Ra PageIMAGES AND RIDDLES Sons of Ezra: British Poets and Ezra Pound Edited by Michael Alexander and James McGonigal (Rodopi)

In an age of canons and top-ten favourites, uncertainty can easily doom a figure to oblivion. Ezra Pound runs the greatest risk of this. His shadow over twentieth-century poetry is not that of a leader as much as a feared and unknown enemy. Eliot may have pronounced him the motivating force behind modern poetry, but most of the contributors to this book pay witness to the way he was thoroughly ostracised by the literary establishment. Through media reports of his trial in 1946, Roy Fisher's first impression was of a man both in name and nature, 'an outlandish crank, a shabby charlatan'. Tomlinson remembers how 'for all Cambridge knew Pound may never have existed'. Michael Alexander recalls how even as late as 1960s Oxford, 'it was not safe to mention Pound's name in the museum', not because of his fascism but because of his literary eccentricity.

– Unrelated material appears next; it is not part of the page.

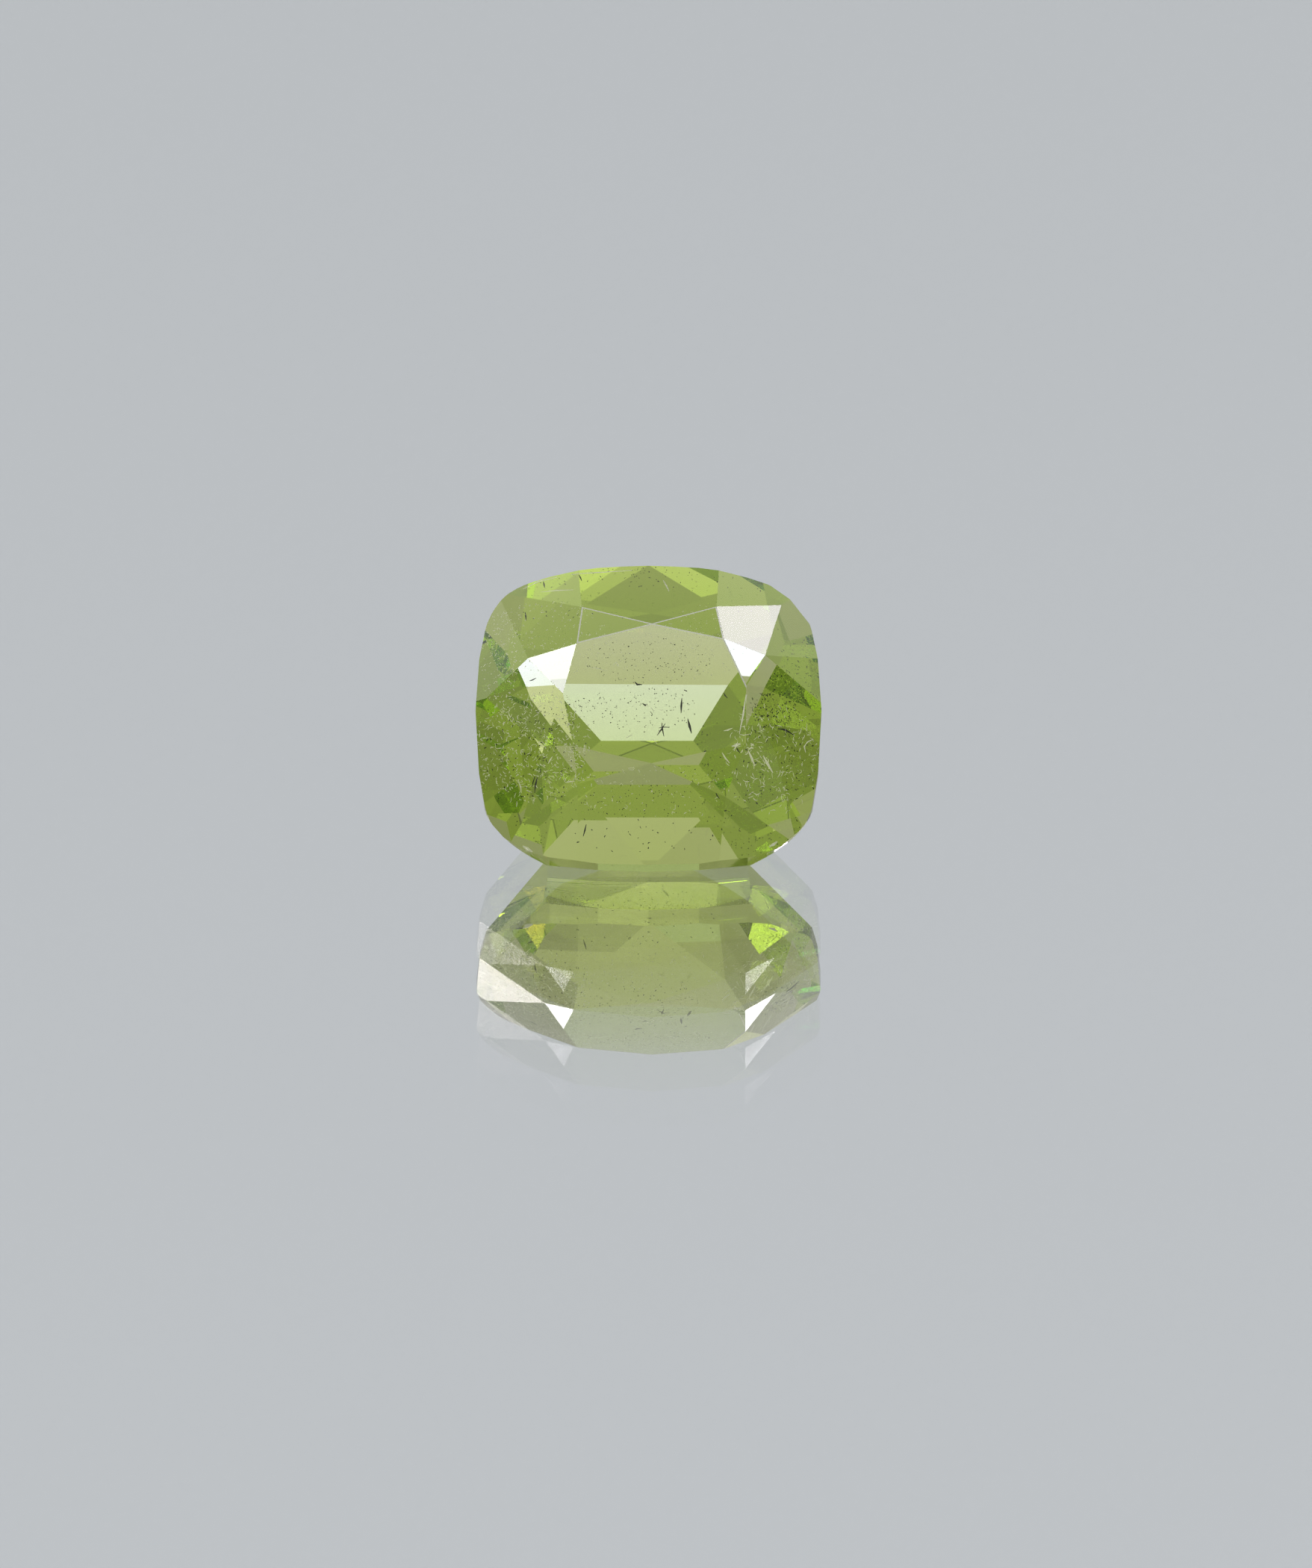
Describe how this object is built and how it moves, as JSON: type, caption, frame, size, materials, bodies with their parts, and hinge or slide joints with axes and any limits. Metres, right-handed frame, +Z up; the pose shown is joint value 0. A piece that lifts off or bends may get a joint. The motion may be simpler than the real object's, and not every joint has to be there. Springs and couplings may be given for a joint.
{
  "type": "cushion-cut peridot",
  "caption": "Faceted yellow-green gemstone with a rounded cushion outline, a brilliant crown and a step-cut keeled underside.",
  "frame": {"origin": "middle of the stone's footprint box, on the surface it rests on", "axes": "+X along the long side of the girdle, +Z up, with the table facing -Y and up"},
  "size_m": [0.009, 0.0062, 0.0061],
  "materials": {
    "peridot_crystal": "polished flat facets, clear yellow-green crystal with fine inclusions"
  },
  "bodies": {
    "root": {"peridot": "peridot_crystal"}
  },
  "joints": []
}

The first difficulty of Pound's reception is ethical. The anxiety of his influence extends 'to the notion of discipleship implied in the learning of a craft, and to the judgement which may be revealed in the choice of a master'. For Edwin Morgan it made Pound 'the most problematic of poets'. The qUickest resolution of this dilemma is to throw Wilde's maxim at it: 'There is no such thing as a moral or an immoral book. Books are well written or badly written. That is all.' This was certainly Davie's position. But if some poets and readers can detach ethics from ...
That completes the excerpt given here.